Wednesday, 4 October 2023

What makes you feel powerful?

“What works for me is yoga”, a friend said to me recently. It is true for me too, and has been for nearly 30 years now. After just a few minutes of pranayama, asana or sun salutation, I can feel like a queen with my own imperfect self.

I may ache, have parts with little feeling, I may feel that I am my own worst enemy at times, but yoga can transform me into power and aliveness, and if I am lucky, into gratitude for what I have.

Maintaining a practice over many years is not easy. There are so many distractions! Not to mention excuses, reasons, envy, self-doubt… In those moments, if I see someone else doing yoga and feel envious or notice I am judging others or myself harshly, I can take it as a helpful flag, a courageous smile, a pill - as people say in Sicily, not to give a monkey’s and just please myself! (It is quite a bit ruder than that, but you get the gist).

It is an opportunity to turn towards myself and listen to what part of the body is calling for attention and needs support and challenge.

The daily yoga and meditation that never fails me is washing the dishes, and kindness to myself when I am in difficulty - these are the support, the running water, the making new, and the challenge, because kindness can be the hardest thing when I am backed against the wall.

When I am on the mat, I think it helps to question the posture, in a feeling way, is this working for me? Am I here or is my mind and energy elsewhere? It might be that talking to someone or doing some housework or sending an email is what I need to do more than holding a pose.

I remember my favourite asana, pranayama or yoga practice and ask myself why it is a favourite. Do I still like it, how does it make me feel in this moment?
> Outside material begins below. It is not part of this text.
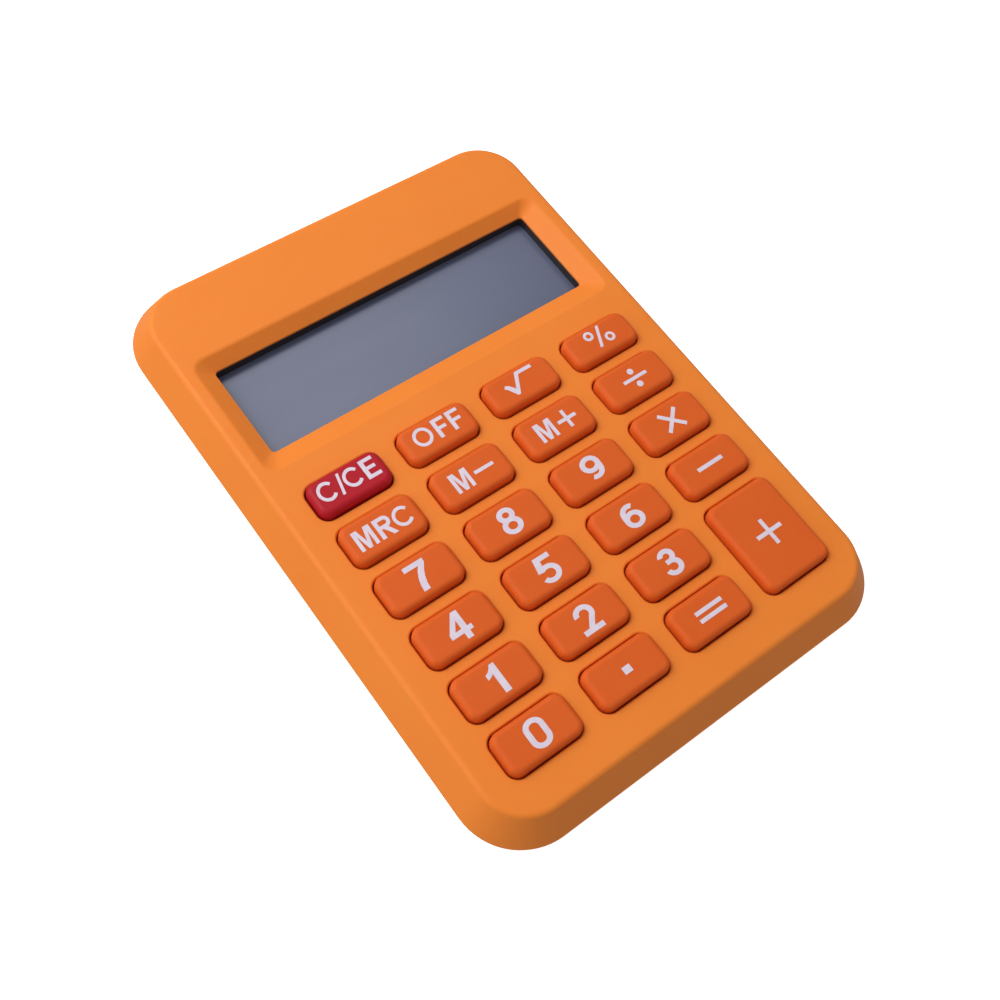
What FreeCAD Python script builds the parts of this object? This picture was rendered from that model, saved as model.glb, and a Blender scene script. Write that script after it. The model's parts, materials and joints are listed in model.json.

It is important not to get hung up on what I think I should be doing, what matters is how it is for me now and whether it serves me as I am now.

Being open to what yoga can do for me in each moment is the best way that I can practise. I go back to old forgotten practices, I try something I never thought I would - with adequate support! I try something I have never heard of before, and I trust myself.

What makes you feel powerful? Does yoga help?